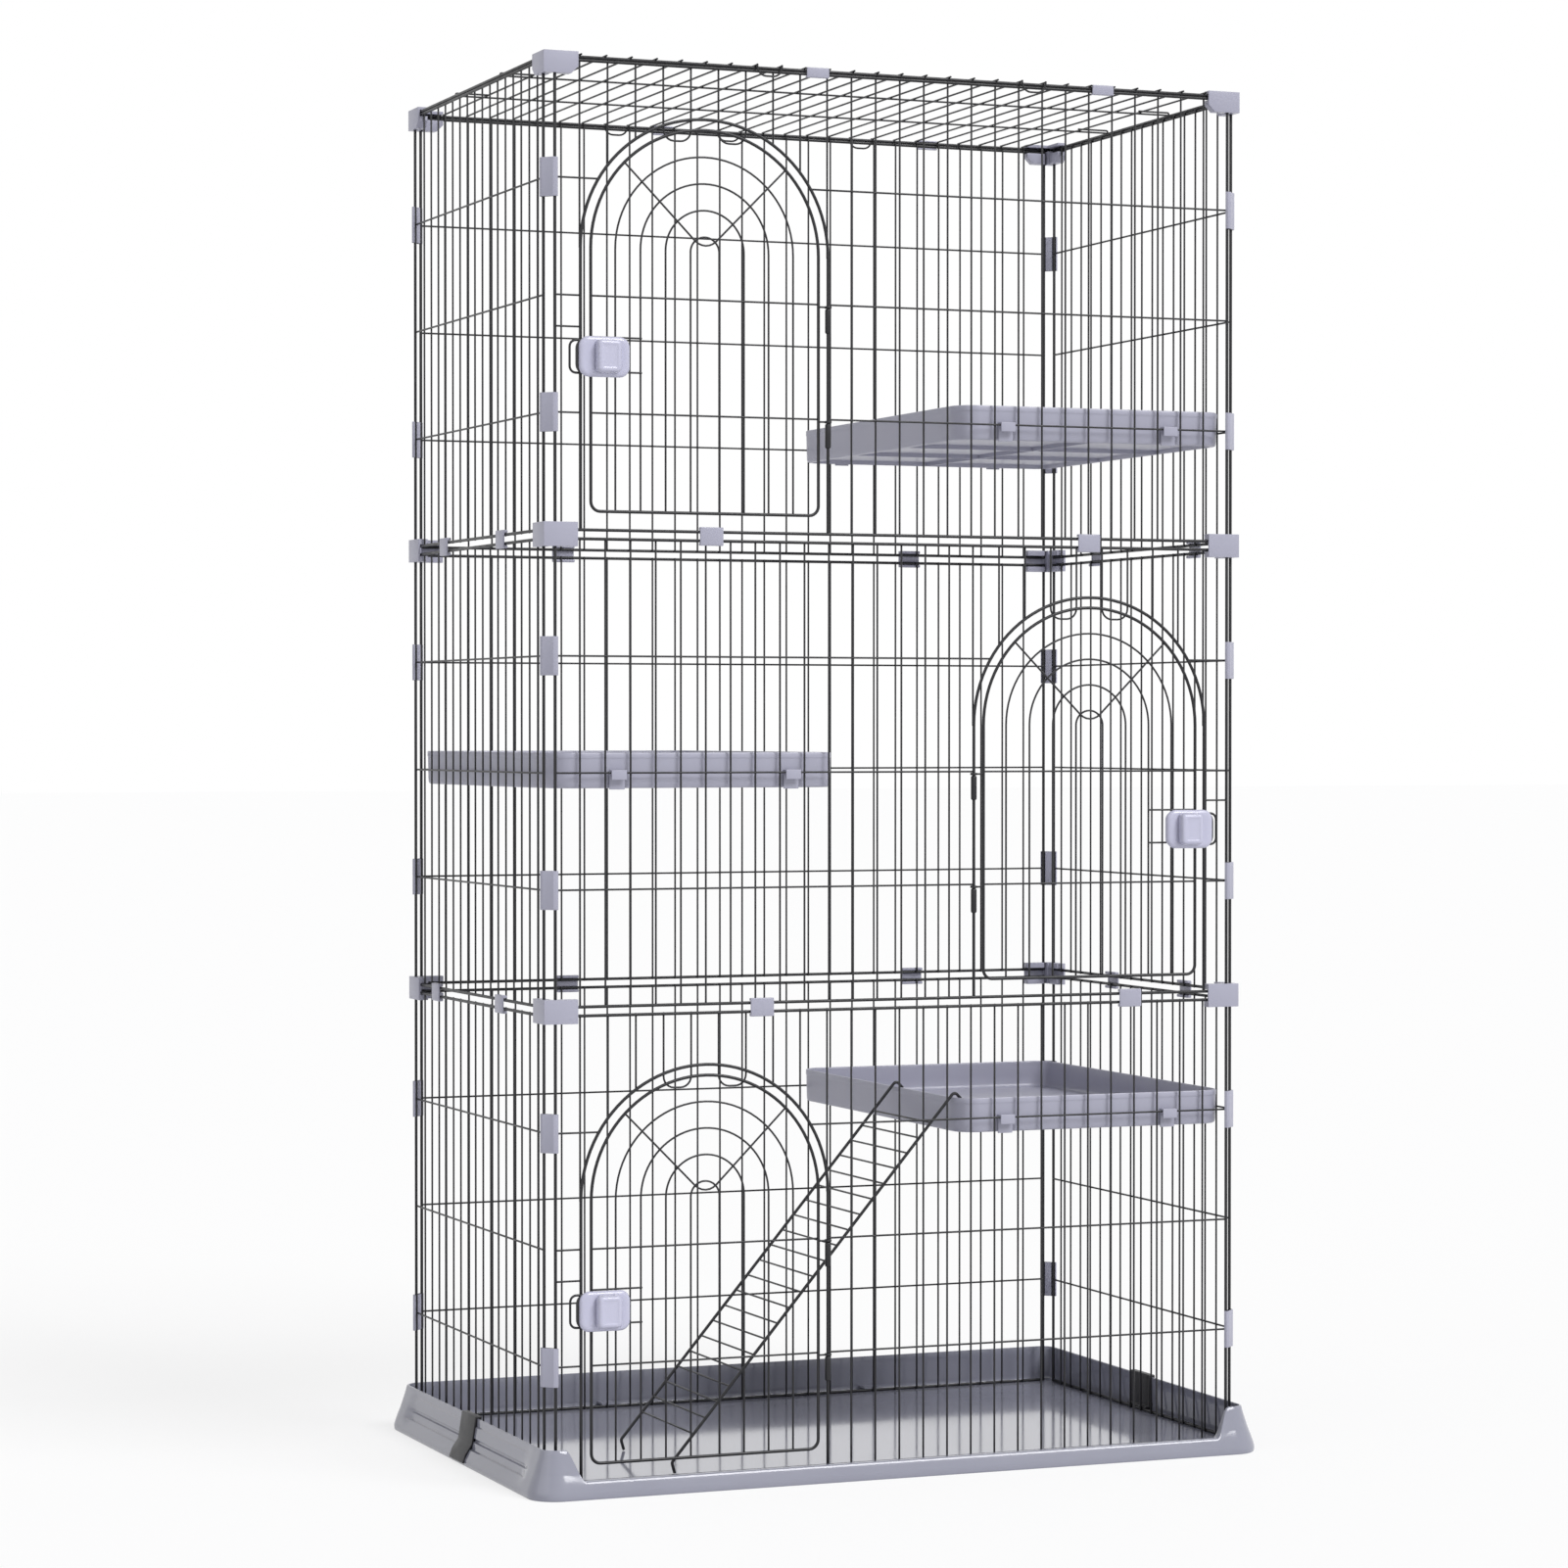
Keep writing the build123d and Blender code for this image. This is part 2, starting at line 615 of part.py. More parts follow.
def roof_panel():
    """The roof: a frame on the walls' top bars, 27 wires from front to back, 2 across, and its hooks."""
    pitch = cage_width / bays_back
    reach = half_depth + roof_nub
    with BuildPart() as long_bars:
        spots = [(-half_depth, roof_level), (half_depth, roof_level)]
        rods(Plane.YZ.offset(-side_wall_x - bar / 2), spots, 2 * side_wall_x + bar, bar)
    front = wall_plane("front", roof_level)
    deep = Plane(origin=(0, -half_depth + bar / 2, roof_level), x_dir=(0, 0, 1), z_dir=(0, 1, 0))
    with BuildPart() as side_bars:
        rods(deep, [(0, -side_wall_x), (0, side_wall_x)], cage_depth - bar, bar)
    with BuildPart() as wires:
        places = [pitch * bay - half_width for bay in range(1, bays_back)]
        start = Plane(origin=(0, -reach, roof_level), x_dir=(0, 0, 1), z_dir=(0, 1, 0))
        rods(start, [(upright_inset, place) for place in places], 2 * reach, wire)
    with BuildPart() as crosses:
        start = Plane.YZ.offset(-side_wall_x + bar / 2)
        rods(
            start,
            [(-cage_depth / 6, roof_level + cross_inset), (cage_depth / 6, roof_level + cross_inset)],
            2 * side_wall_x - bar,
            wire,
        )
    with BuildPart() as hooks:
        drop = upright_inset + wire / 2
        hangs = [(front.offset(roof_nub + wire / 2), bay, 1) for bay in front_hook_bays]
        back = wall_plane("back", roof_level)
        hangs += [(back.offset(roof_nub + wire / 2), bay, -1) for bay in back_hook_bays]
        for plane, bay, turn in hangs:
            near = turn * (pitch * bay - half_width)
            far = turn * (pitch * (bay + 1) - half_width)
            low = drop - roof_hook_drop
            with BuildLine() as path:
                Polyline(*eased([(near, drop), (near, low), (far, low), (far, drop)], roof_hook_radius))
            bent(plane, path.line, wire)
    write("roof_panel", long_bars, side_bars, wires, crosses, hooks)


def roof_clips():
    """Four clips that hold the roof's front and back bars down on the walls."""
    pitch = cage_width / bays_back
    with BuildPart() as clips:
        for side in ("front", "back"):
            wall = wall_plane(side, roof_level)
            for bay in roof_clip_bays:
                place = pitch * (bay + 0.5) - half_width
                along = place if side == "front" else -place
                channel(wall, along, roof_clip_size[0], -roof_rise, 0, roof_clip_size[1])
    write("roof_clips", clips)


def shelf_level(tier):
    """Height of the cross wires that a tier's shelf hangs on."""
    return tier_base(tier) + cross_heights[shelf_quarters[tier] - 1]


def shelf(tier, hand):
    """A moulded shelf: a shallow tray with rounded corners and pockets between the ribs of its underside."""
    width, depth, height = shelf_size
    centre = hand * (side_wall_x - shelf_end_gap - width / 2)
    foot = shelf_level(tier) - shelf_drop
    pocket_depth = shelf_floor - shelf_floor_thickness
    with BuildPart() as tray:
        with BuildSketch(Plane.XY.offset(foot)):
            with Locations((centre, 0)):
                RectangleRounded(width, depth, shelf_corner)
        extrude(amount=height)
        with BuildSketch(Plane.XY.offset(foot + shelf_floor)):
            with Locations((centre, 0)):
                RectangleRounded(width - 2 * shelf_wall, depth - 2 * shelf_wall, shelf_corner - shelf_wall)
        extrude(amount=height - shelf_floor, mode=Mode.SUBTRACT)
        with BuildSketch(Plane.XY.offset(foot)):
            with Locations((centre, 0)):
                with GridLocations((width - 20) / 2, (depth - 20) / 3, 2, 3):
                    Rectangle((width - 20) / 2 - shelf_wall, (depth - 20) / 3 - shelf_wall)
        extrude(amount=pocket_depth, mode=Mode.SUBTRACT)
    write(f"shelf_{tier_names[tier]}", tray)


def shelf_clips(tier, hand):
    """Four hooks between a shelf's front and back walls and the cross wires that carry it."""
    level_height = shelf_level(tier)
    face = shelf_size[1] / 2
    top = wire / 2 + shelf_clip_thickness
    outer = half_depth - cross_inset + wire / 2 + shelf_clip_thickness
    points = [
        (face, top),
        (outer, top),
        (outer, top - shelf_clip_height / 2),
        (outer - shelf_clip_thickness, top - shelf_clip_height / 2),
        (outer - shelf_clip_thickness, wire / 2),
        (face + shelf_clip_thickness, wire / 2),
        (face + shelf_clip_thickness, top - shelf_clip_height),
        (face, top - shelf_clip_height),
    ]
    with BuildPart() as clips:
        for place in shelf_clip_places:
            middle = hand * place
            for turn in (-1, 1):
                with BuildSketch(Plane.YZ.offset(middle - shelf_clip_width / 2)) as section:
                    Polygon(*[(turn * across, level_height + rise) for across, rise in points], align=None)
                extrude(section.sketch, amount=shelf_clip_width)
    write(f"shelf_clips_{tier_names[tier]}", clips)


def ladder():
    """The ladder: two stringers that hook over the lower shelf's rim, and rungs that butt between them."""
    rim_x = side_wall_x - shelf_end_gap - shelf_size[0]
    rim_top = shelf_level(0) - shelf_drop + shelf_size[2]
    apex = (rim_x + ladder_apex_inset, rim_top + ladder_apex_rise)
    tread = bar / 2 * ladder_foot[0] / hypot(*ladder_foot)
    foot_end = (apex[0] - ladder_lean + ladder_foot[0], floor_top + ladder_foot_gap + tread)
    ankle = (apex[0] - ladder_lean, foot_end[1] - ladder_foot[1])
    tip = (apex[0] + ladder_tip[0], apex[1] + ladder_tip[1])
    with BuildPart() as stringers:
        for place in (ladder_front, ladder_front + ladder_width):
            side = Plane(origin=(0, place, 0), x_dir=(1, 0, 0), z_dir=(0, -1, 0))
            with BuildLine() as path:
                Polyline(*eased([foot_end, ankle, apex, tip], ladder_bend))
            bent(side, path.line, bar)
    write("ladder_stringers", stringers)

    slope = hypot(apex[0] - ankle[0], apex[1] - ankle[1])
    along_x = (apex[0] - ankle[0]) / slope
    along_z = (apex[1] - ankle[1]) / slope
    start = Plane(origin=(0, ladder_front + bar / 2, 0), x_dir=(1, 0, 0), z_dir=(0, 1, 0))
    with BuildPart() as rungs:
        spots = []
        for rung in range(rung_count):
            distance = rung_start + rung_pitch * rung
            spots.append((ankle[0] + along_x * distance, -(ankle[1] + along_z * distance)))
        rods(start, spots, ladder_width - bar, wire)
    write("ladder_rungs", rungs)


def tray_section(outset, height):
    """Rounded rectangle of the tray at an outset from the walls' rectangle, its corners all concentric."""
    with BuildSketch(Plane.XY.offset(height)) as section:
        widest = max(outside for outside, _ in skirt_outside)
        RectangleRounded(cage_width + 2 * outset, cage_depth + 2 * outset, skirt_corner - widest + outset)
    return section.sketch


def base_tray():
    """The base tray: a flared skirt, low at the front, a floor with ribs below, and tabs over the back wall."""
    with BuildPart() as tray:
        loft([tray_section(outset, height) for outset, height in skirt_outside], ruled=True)
        loft([tray_section(outset, height) for outset, height in skirt_inside], ruled=True, mode=Mode.SUBTRACT)
        inner_half_depth = half_depth + skirt_inside[-1][0] - 5
        with BuildSketch(Plane(origin=(0, -inner_half_depth, 0), x_dir=(1, 0, 0), z_dir=(0, -1, 0))):
            above = skirt_outside[-1][1] + 1
            Polygon(
                (-window_half_bottom, window_bottom),
                (window_half_bottom, window_bottom),
                (window_half_top, above),
                (-window_half_top, above),
                align=None,
            )
        extrude(amount=skirt_corner + 10, mode=Mode.SUBTRACT)
        underside = floor_top - floor_thickness
        low_outset, low_height = skirt_outside[0]
        extrude(tray_section(low_outset - under_wall, low_height), amount=underside, mode=Mode.SUBTRACT)
        with BuildSketch(Plane.XY.offset(rib_clearance)):
            with GridLocations(cage_width / 5, 0, 4, 1):
                Rectangle(rib_thickness, cage_depth + 2 * low_outset - under_wall)
            with GridLocations(0, cage_depth / 3, 1, 2):
                Rectangle(cage_width + 2 * low_outset - under_wall, rib_thickness)
        extrude(amount=underside - rib_clearance)
        with BuildSketch(Plane.XY.offset(lowest_bar + bar / 2)):
            tab_end = half_depth + skirt_inside[0][0] + 1
            tab_start = half_depth - bar / 2
            with Locations(*[(place, (tab_start + tab_end) / 2) for place in tab_places]):
                Rectangle(tab_width, tab_end - tab_start)
        extrude(amount=tab_thickness)
    write("base_tray", tray)


def tray_buckle(hand, label):
    """A strap clip that follows the skirt from its foot, over its top edge and down to the side wall's bar."""
    near = [(outset + buckle_play, height) for outset, height in skirt_outside[1:]]
    top = skirt_outside[-1][1] + buckle_play
    near[-1] = (skirt_outside[-1][0] + buckle_play, top)
    inner = skirt_inside[-1][0] - buckle_play
    rest = lowest_bar + bar / 2
    far = [(outset + buckle_thickness, height) for outset, height in near]
    far[-1] = (far[-1][0], top + buckle_thickness)
    foot = skirt_outside[1][1] - 2
    points = [
        (near[0][0], foot),
        *near,
        (inner, top),
        (inner, rest),
        (corner_gap - bar / 2, rest),
        (corner_gap - bar / 2, rest + buckle_thickness),
        (inner - buckle_thickness, rest + buckle_thickness),
        (inner - buckle_thickness, top + buckle_thickness),
        *reversed(far),
        (far[0][0], foot),
    ]
    places = [(hand * (half_width + outset), height) for outset, height in points]
    with BuildPart() as buckle:
        with BuildSketch(Plane(origin=(0, buckle_width / 2, 0), x_dir=(1, 0, 0), z_dir=(0, -1, 0))):
            Polygon(*places, align=None)
        extrude(amount=buckle_width)
    write(label, buckle)


os.makedirs("parts", exist_ok=True)
base_tray()
tray_buckle(-1, "tray_buckle_left")
tray_buckle(1, "tray_buckle_right")
for tier, name in enumerate(tier_names):
    front_wall(tier, latch_sides[tier])
    opening_hoop(tier, latch_sides[tier])
    plain_wall(f"back_wall_{name}", "back", tier, cage_width, bays_back)
    plain_wall(f"left_wall_{name}", "left", tier, side_wall_width, bays_side)
    plain_wall(f"right_wall_{name}", "right", tier, side_wall_width, bays_side)
    door_leaf(tier, latch_sides[tier])
    latch(tier, latch_sides[tier])
    corner_clips(tier)
    shelf(tier, shelf_sides[tier])
    shelf_clips(tier, shelf_sides[tier])
hinge_sleeves()
corners = {"front_left": (-1, -1), "front_right": (1, -1), "back_left": (-1, 1), "back_right": (1, 1)}
for corner, hands in corners.items():
    corner_connector(0, *hands, f"lower_connector_{corner}")
    corner_connector(1, *hands, f"upper_connector_{corner}")
    top_cap(*hands, f"top_cap_{corner}")
edge_clips(0, "edge_clips_lower", edge_clip_places["lower"])
edge_clips(1, "edge_clips_upper", edge_clip_places["upper"])
roof_panel()
roof_clips()
ladder()
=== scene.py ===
"""Looks of a three-tier wire cat cage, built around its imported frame.

Sizes are in millimetres, with X to the right, Y to the back and Z up, and become metres when a mesh is made.
Wires are round tubes carried along paths. Moulded parts are profiles carried round an outline, or copies of
the frame's own solids with their edges rounded.
"""

import json
import logging
import math
from dataclasses import dataclass, field
from enum import Enum

import bmesh
import bpy
import numpy as np
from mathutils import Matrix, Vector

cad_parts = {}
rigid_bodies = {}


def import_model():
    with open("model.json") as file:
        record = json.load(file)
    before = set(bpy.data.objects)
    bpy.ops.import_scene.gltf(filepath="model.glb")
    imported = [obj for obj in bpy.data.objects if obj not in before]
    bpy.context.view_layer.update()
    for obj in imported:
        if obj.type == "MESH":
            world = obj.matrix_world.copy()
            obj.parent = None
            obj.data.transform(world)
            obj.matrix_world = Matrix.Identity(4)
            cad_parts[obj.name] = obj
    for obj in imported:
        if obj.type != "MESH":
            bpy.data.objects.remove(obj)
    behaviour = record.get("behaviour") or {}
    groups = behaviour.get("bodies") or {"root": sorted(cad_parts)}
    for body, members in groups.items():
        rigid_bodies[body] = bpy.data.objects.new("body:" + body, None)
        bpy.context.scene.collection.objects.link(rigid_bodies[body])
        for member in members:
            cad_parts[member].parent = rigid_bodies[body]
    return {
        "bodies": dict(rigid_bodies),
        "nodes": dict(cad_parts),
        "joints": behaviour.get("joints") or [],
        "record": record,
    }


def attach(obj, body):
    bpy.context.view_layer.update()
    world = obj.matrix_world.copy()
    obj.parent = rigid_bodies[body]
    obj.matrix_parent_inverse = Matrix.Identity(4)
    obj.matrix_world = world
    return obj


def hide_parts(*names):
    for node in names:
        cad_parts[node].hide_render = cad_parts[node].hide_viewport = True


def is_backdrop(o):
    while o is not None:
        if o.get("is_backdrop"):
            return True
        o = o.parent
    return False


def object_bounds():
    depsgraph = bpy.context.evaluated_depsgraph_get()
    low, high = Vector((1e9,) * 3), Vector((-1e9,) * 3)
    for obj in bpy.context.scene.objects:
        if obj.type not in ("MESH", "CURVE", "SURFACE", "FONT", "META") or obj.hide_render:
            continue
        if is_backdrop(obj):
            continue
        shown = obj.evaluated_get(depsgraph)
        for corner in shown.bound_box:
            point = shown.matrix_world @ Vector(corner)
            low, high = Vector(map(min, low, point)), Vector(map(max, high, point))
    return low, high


LOG = logging.getLogger("cat_cage")
METRE = 0.001
UP = np.array([0.0, 0.0, 1.0])
BACKWARDS = np.array([0.0, 1.0, 0.0])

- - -

Aim » Between the line containing "for corner, hands" and the line containing "imported = [obj" lies the part to return. Return it exactly, counting both of those lines.

Solution for this problem »
for corner, hands in corners.items():
    corner_connector(0, *hands, f"lower_connector_{corner}")
    corner_connector(1, *hands, f"upper_connector_{corner}")
    top_cap(*hands, f"top_cap_{corner}")
edge_clips(0, "edge_clips_lower", edge_clip_places["lower"])
edge_clips(1, "edge_clips_upper", edge_clip_places["upper"])
roof_panel()
roof_clips()
ladder()
=== scene.py ===
"""Looks of a three-tier wire cat cage, built around its imported frame.

Sizes are in millimetres, with X to the right, Y to the back and Z up, and become metres when a mesh is made.
Wires are round tubes carried along paths. Moulded parts are profiles carried round an outline, or copies of
the frame's own solids with their edges rounded.
"""

import json
import logging
import math
from dataclasses import dataclass, field
from enum import Enum

import bmesh
import bpy
import numpy as np
from mathutils import Matrix, Vector

cad_parts = {}
rigid_bodies = {}


def import_model():
    with open("model.json") as file:
        record = json.load(file)
    before = set(bpy.data.objects)
    bpy.ops.import_scene.gltf(filepath="model.glb")
    imported = [obj for obj in bpy.data.objects if obj not in before]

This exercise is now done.